The findings, published Wednesday in leading research journals Science Advances and Global Change Biology, came after two decades of research by scientists at British Royal Botanic Gardens, Kew, to discover, analyze and document the world's coffee species, and assess their extinction risk.
The selected coffee species, mostly in the remote forests of Africa and on the island of Madagascar, were threatened by deforestation, climate change, and the spread and increasing severity of fungal pathogens and pests.
Highlighting the impact of climate change on wild Arabica, researchers, using computer modelling, showed that, in Ethiopia, the number of locations where Arabica grows could decrease by as much as 85 percent by 2080.

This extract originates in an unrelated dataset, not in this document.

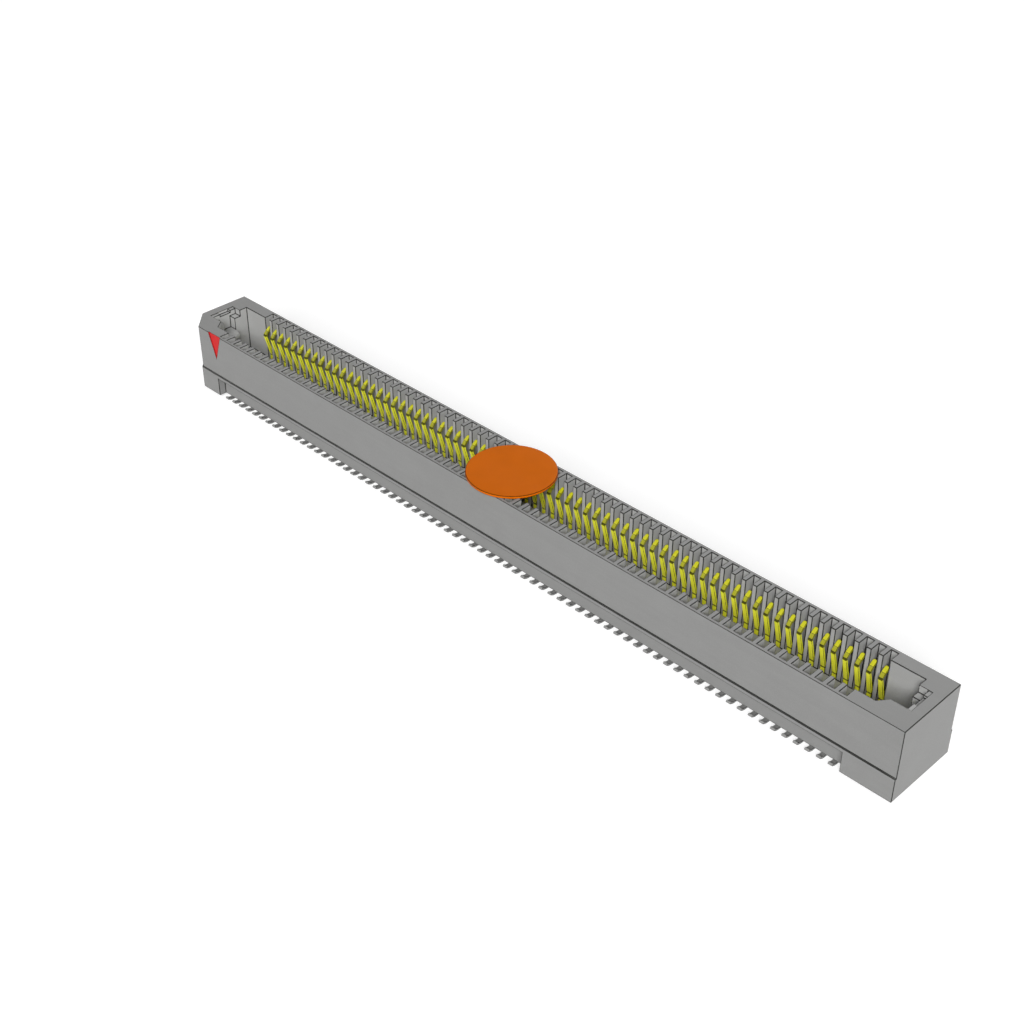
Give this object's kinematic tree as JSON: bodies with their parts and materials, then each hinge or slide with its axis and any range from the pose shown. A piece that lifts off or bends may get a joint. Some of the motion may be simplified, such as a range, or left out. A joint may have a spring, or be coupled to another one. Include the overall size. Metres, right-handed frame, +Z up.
{
  "type": "board-to-board socket connector",
  "caption": "Fine-pitch dual-row surface-mount board-to-board socket: a long moulded housing with formed spring contacts, solder feet and a round lift-off film pad.",
  "frame": {"origin": "midway between the two rows and midway along them, on the board surface under the solder feet", "axes": "+X along the rows towards the end without the pin-one corner, +Y towards the rear row, +Z up from the board"},
  "size_m": [0.0634, 0.006, 0.0055],
  "materials": {
    "housing": "satin moulded high-temperature plastic, mid grey",
    "film_pad": "smooth amber-orange polyimide film",
    "marker_red": "red ink lining in the moulded triangle",
    "contacts": "copper alloy strip, gold-plated at the mating end and tin-plated at the foot"
  },
  "bodies": {
    "root": {"housing": "housing", "pick_and_place_pad": "film_pad", "pin_one_marker": "marker_red", "front_contacts_01": "contacts", "front_contacts_02": "contacts", "front_contacts_03": "contacts", "front_contacts_04": "contacts", "front_contacts_05": "contacts", "front_contacts_06": "contacts", "front_contacts_07": "contacts", "front_contacts_08": "contacts", "front_contacts_09": "contacts", "front_contacts_10": "contacts", "front_contacts_11": "contacts", "front_contacts_12": "contacts", "front_contacts_13": "contacts", "front_contacts_14": "contacts", "rear_contacts_01": "contacts", "rear_contacts_02": "contacts", "rear_contacts_03": "contacts", "rear_contacts_04": "contacts", "rear_contacts_05": "contacts", "rear_contacts_06": "contacts", "rear_contacts_07": "contacts", "rear_contacts_08": "contacts", "rear_contacts_09": "contacts", "rear_contacts_10": "contacts", "rear_contacts_11": "contacts", "rear_contacts_12": "contacts", "rear_contacts_13": "contacts", "rear_contacts_14": "contacts"}
  },
  "joints": []
}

The findings painted a picture of concern for the long-term future of global coffee production. The multi-billion-dollar coffee sector is founded on, and has been sustained through, the use of wild coffee species.
The global coffee trade currently relies on only two species, Arabica and Robusta, but given the myriad of emerging and worsening threats to coffee farming globally, other coffee species are likely to be required for coffee crop plant development, the research have suggested.
Aaron Davis, the head of coffee research at Kew and lead author of the Science Advances paper, urged targeted actions in specific tropical countries, particular in Africa, to protect the future of coffee.
"We hope our findings will be used to influence the work of scientists, policy makers and coffee sector stakeholders to secure the future of coffee production -- not only for coffee lovers around the world, but also as a source of income for farming communities in some of the most impoverished places in the world," Aaron said.